While we don’t know what the lives of these people were like before they arrived here, they were awestruck by the sight of a massive idol that was built on the coast of what is now officially called Avocado Island. A jewel encrusted giant man made of wicker could be seen towering over everything and was surrounded by a few abandoned huts, leading some to ask “how did we only just see this?”
A profoundly upsetting amount of citizens on the island began to worship the wicker-man pretty much from the moment they laid eyes on it, which basically meant that everything the community did was in service of praising this unknown structure. Idolatry had gripped our little community so tightly and so quickly, that I instantly became painfully aware of how easy it could be to fall into a cult. A fascination with the wicker-man and their various gemstones led to a search for more gems that apparently granted people the ability to cast magic should they shake the stone strongly enough. This led to the development of a fleet of heavily armored ships that basically had big, enclosed slingshots on them that would shake fire spells in the direction of enemies.
I should mention that at this point we’d basically run out of reliable food sources, didn’t have anything more than tents for shelter, and only had a community of Vineyard Vines-wearing boat captains who looked down upon anyone who wasn’t them. A small, slightly deadly riot occurred which led to the eventual fleeing of these boat-bros, leaving only those who attacked them, the followers of the wicker-man, to themselves. Definitely a great situation that isn’t troubling in anyway whatsoever.
While everything was admittedly funny, our community was in shambles and spiraling out of control. Some people in the community were doing everything they could to push food production and shelter, but most of them were pretty hellbent on pleasing the wicker-man. Unfortunately for them an ill omen in the form of a storm came through and ravaged basically the wicker-man and nothing else, not even the small and seemingly abandoned huts that were constructed around it. What a weird thing to have happened.
In response to this, the community dedicated more time and effort to this damn wicker-man and his whole deal, going so far as to spy on the now returned and mysterious inhabitants of the huts around its demolished base. These people apparently knew of a legend that told of how to have the wicker-man reconstruct itself through the usage of more of these fucking gems. This led to even more time and more effort spent on learning about this thing that, while mysterious, literally isn’t helping the community in any real way aside from giving them a weird sense of faith.

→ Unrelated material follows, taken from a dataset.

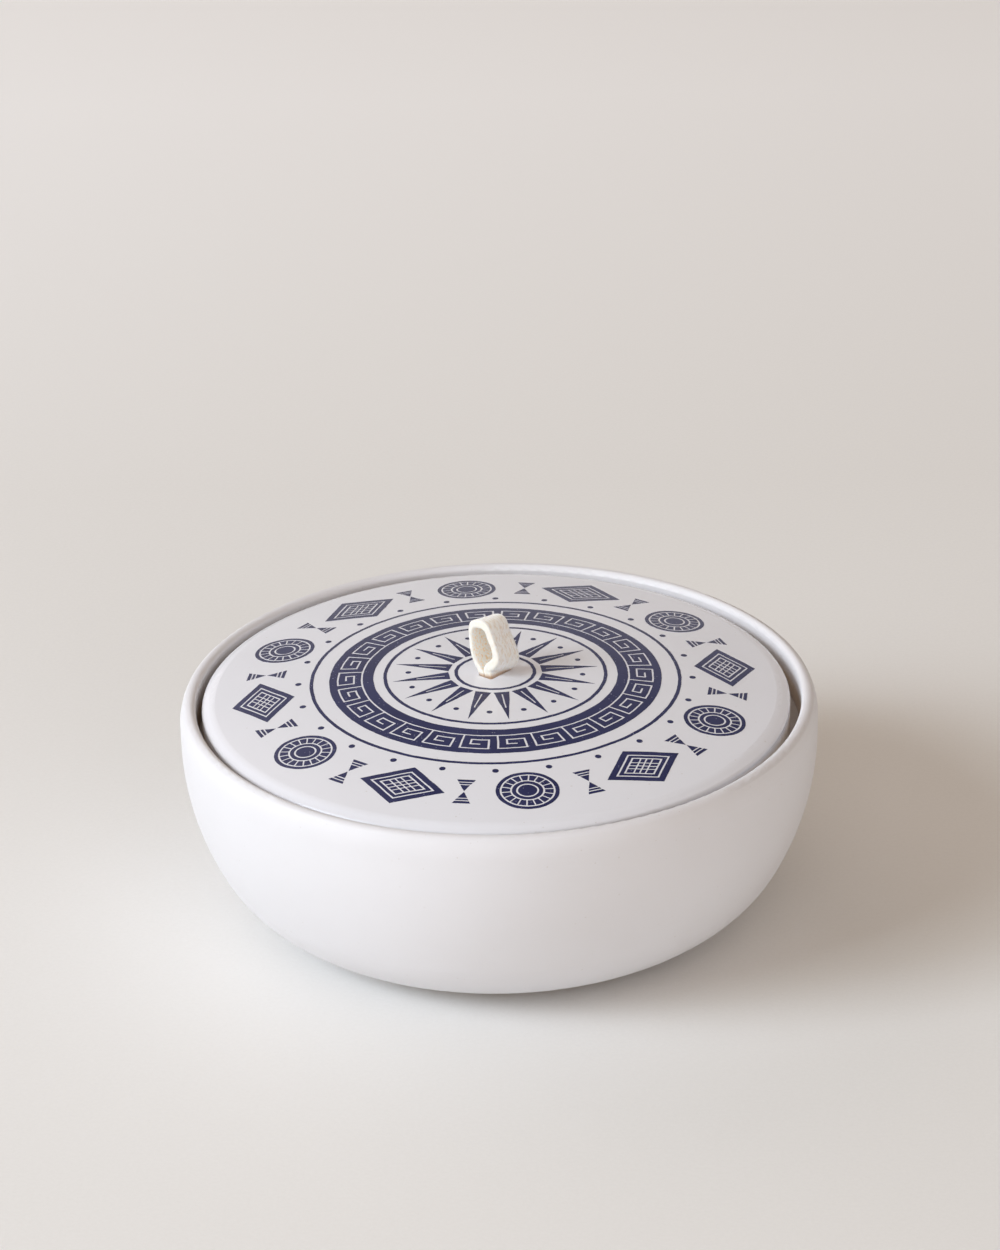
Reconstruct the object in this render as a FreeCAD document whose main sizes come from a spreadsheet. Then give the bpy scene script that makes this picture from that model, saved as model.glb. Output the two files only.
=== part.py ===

The wildest part about this all is that we’re only halfway through the damn game. The Quiet Year, as its name implies, covers a community throughout the course of a year but can be cut short if the wrong card is drawn in the winter. Once that card is drawn the game ends. What I’m saying is that all of this wild-ass shit only happened during the spring and summertime months. As the seasons pass, the card prompts will get nastier and nastier, so the shit we’ve cobbled together here are representative of the “easier” months of play.
One last thing that’s worth mentioning about our game in particular is that like most folks, we aren’t artists. So our first and main island may have looked more like a butt than anyone initially intended, but boy-howdy did we run with it. Towards the end of our first session we finally landed on a name for our island. We called it Dolius. Apparently dolius is the Latin word for butt, so there’s that. It was a fairly nuanced name for our ass-island, but rest assured that a more silly name was given to the volcano. That volcano was called Posterior Peak and we once threw an old man into it, not just because he was a shithead, but because that’s what the wicker-man would’ve wanted.